_WRITTEN PROBLEM_. Write the data out again, exactly as given.

===== COLLECTED MATERIAL

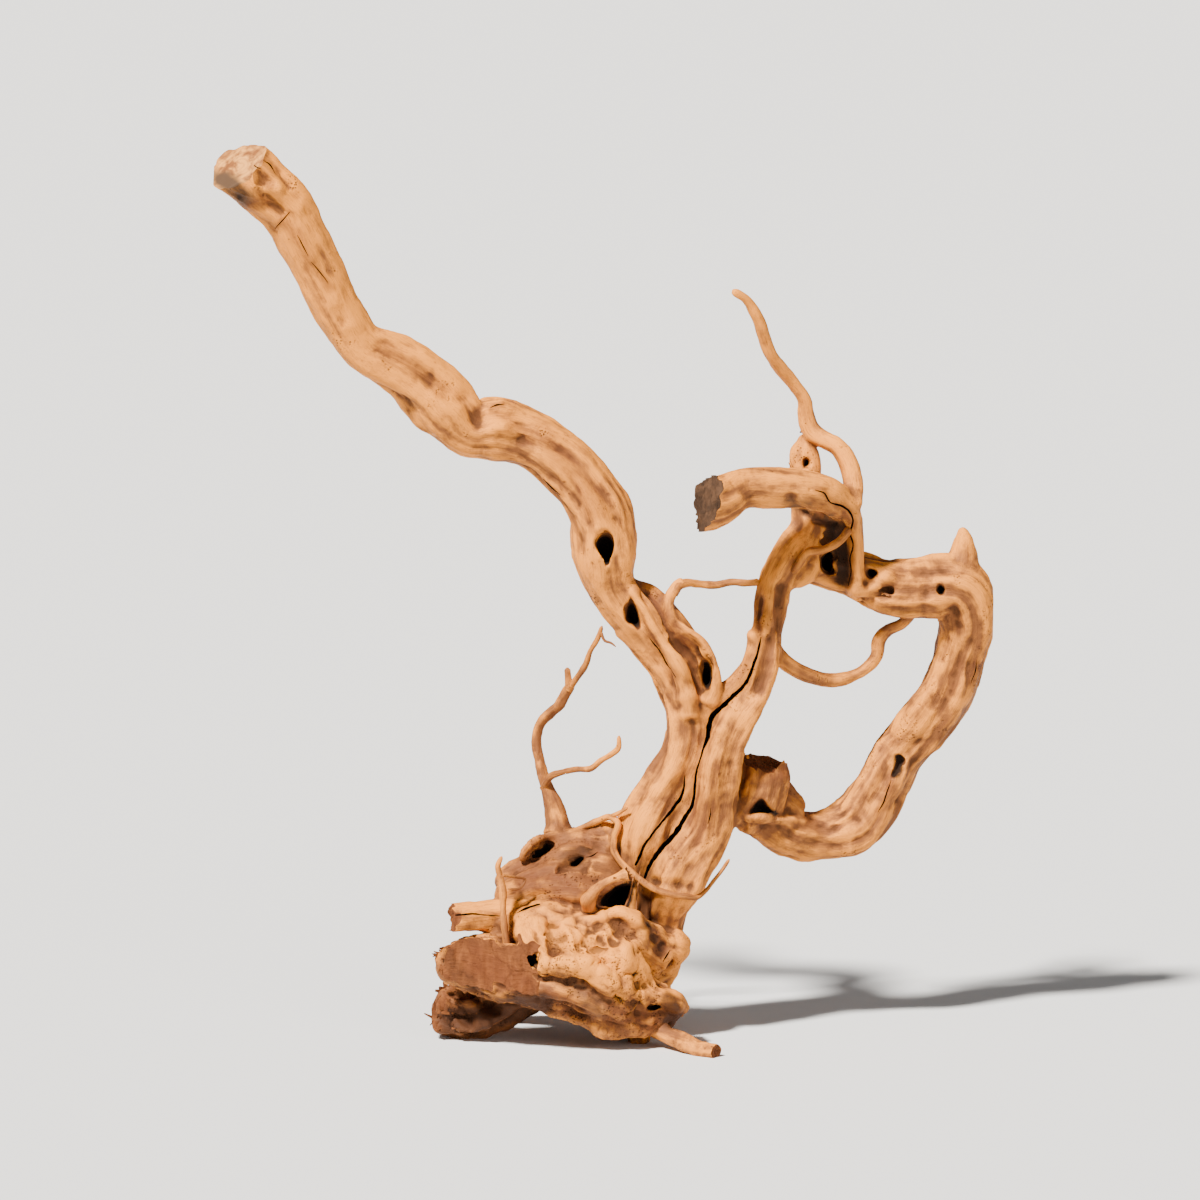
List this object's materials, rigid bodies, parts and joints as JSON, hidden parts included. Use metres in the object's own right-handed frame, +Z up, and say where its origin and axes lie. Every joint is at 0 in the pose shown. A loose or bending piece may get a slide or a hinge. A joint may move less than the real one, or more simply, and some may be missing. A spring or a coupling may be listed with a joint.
{
  "type": "aquarium driftwood root",
  "caption": "Gnarled driftwood root with a forked trunk, a long sawn arm, a looped limb grown back into the fork, a hollowed crown on spread feet, drying cracks and fine rootlets.",
  "frame": {"origin": "on the ground, under the middle of the outline seen from above", "axes": "+Z up as it stands, -Y towards the side with the cracks and the broken crook, +X towards the looped limb"},
  "size_m": [0.3874, 0.1518, 0.4582],
  "materials": {
    "wood": "dry, bleached, unsealed"
  },
  "bodies": {
    "root": {"driftwood_root": "wood"}
  },
  "joints": []
}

==========

_WORKED SOLUTION_.
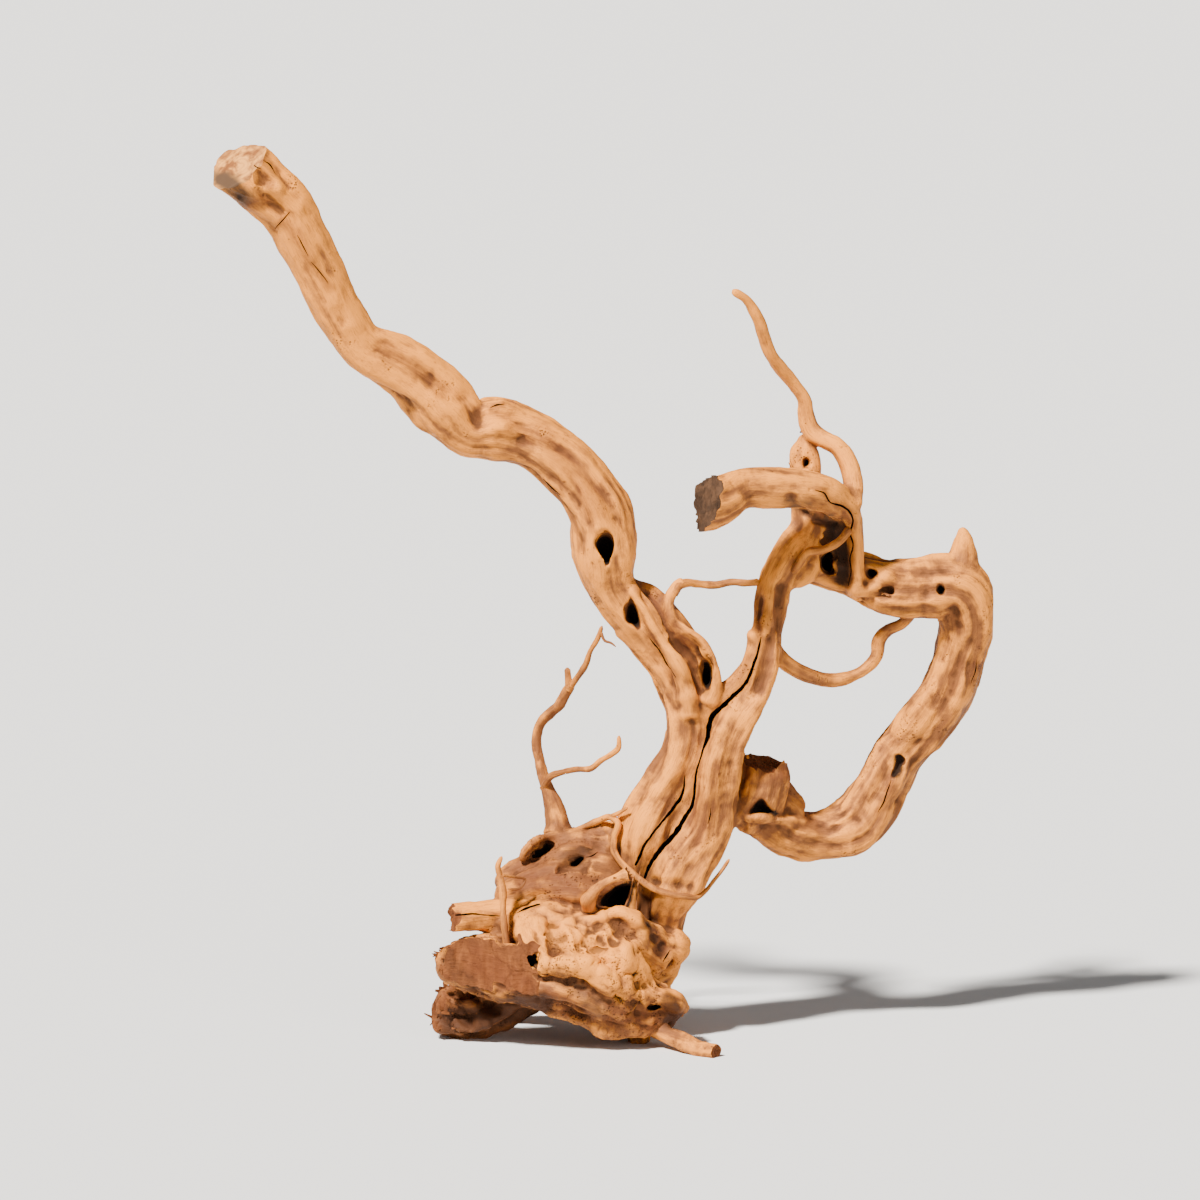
List this object's materials, rigid bodies, parts and joints as JSON, hidden parts included. Use metres in the object's own right-handed frame, +Z up, and say where its origin and axes lie. Every joint is at 0 in the pose shown. A loose or bending piece may get a slide or a hinge. A joint may move less than the real one, or more simply, and some may be missing. A spring or a coupling may be listed with a joint.
{
  "type": "aquarium driftwood root",
  "caption": "Gnarled driftwood root with a forked trunk, a long sawn arm, a looped limb grown back into the fork, a hollowed crown on spread feet, drying cracks and fine rootlets.",
  "frame": {"origin": "on the ground, under the middle of the outline seen from above", "axes": "+Z up as it stands, -Y towards the side with the cracks and the broken crook, +X towards the looped limb"},
  "size_m": [0.3874, 0.1518, 0.4582],
  "materials": {
    "wood": "dry, bleached, unsealed"
  },
  "bodies": {
    "root": {"driftwood_root": "wood"}
  },
  "joints": []
}